Trois questions à Thomas Valentin, président de la Fondation M6

Pourquoi cette fondation, créée en 2010 ?

Nicolas de Tavernost nous a demandé de lui proposer des idées avant de revenir avec celle-là. On l’a trouvée étonnante puis convaincante. Cette cause est peu médiatisée, peu de gens s’y intéressent, et c’est pourtant assez central dans la société française. On peut y être utiles. Sur 1 500 personnes au groupe M6, pratiquement un tiers contribue chaque année à la fondation. Sa vocation est la réinsertion. Quand on sait qu’il y a 60 % de récidive, et que ce taux tombe à 5 % quand on trouve un job, on se dit que par le travail et l’insertion, on règle une grande partie du problème des prisons.

Comment vous rendez-vous utiles ?

De manière directe par un concours d’écriture, « Au-delà des lignes », par une action dans le domaine de l’écologie et de manière indirecte en aidant des associations en lien avec l’administration pénitentiaire. La réinsertion, c’est le travail à la fois en prison et après la prison. Quand on a été éloigné du monde du travail, c’est très complexe de reprendre un job. Il ne faut pas seulement des formations mais réapprendre à avoir les codes, des horaires, un boss, etc. Nathalie Renoux, marraine de la fondation, est extrêmement active pour aider des détenus à trouver les bons moyens pour sortir de la détention. On a fait aussi des programmes, notamment des Zone interdite, sur l’univers carcéral.

Vous contribuez à faire en sorte que la prison soit vue différemment ?

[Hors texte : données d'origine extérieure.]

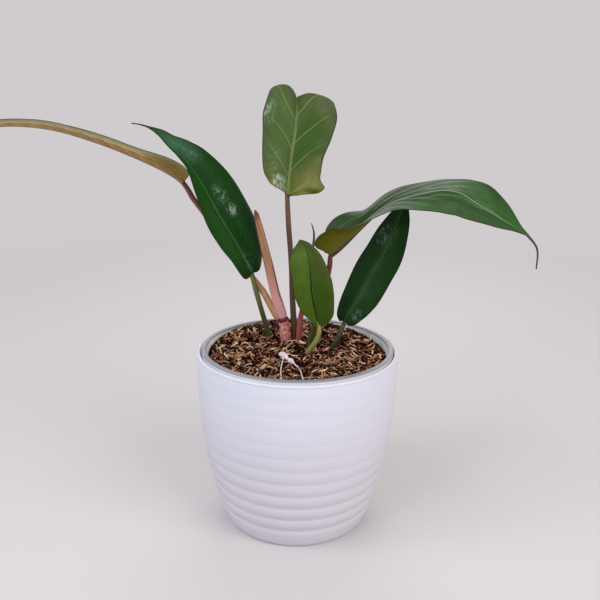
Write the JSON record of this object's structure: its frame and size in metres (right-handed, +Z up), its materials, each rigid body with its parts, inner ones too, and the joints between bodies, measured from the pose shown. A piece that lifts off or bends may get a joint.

Elle peut aussi être un lieu de réinsertion. Il y a une manufacture de cafés à Fleury-Mérogis, un restaurant aux Baumettes, un atelier de reconditionnement de jouets à Bois d'Arcy. Il y a aussi les fermes Emmaüs. À M6, nous avons une vingtaine de collaborateurs qui sont d’anciens détenus. C’est une satisfaction fantastique à la fois pour les collègues et pour l’entreprise. Cela crée un attachement très fort même s’il est normal que cela suscite des craintes.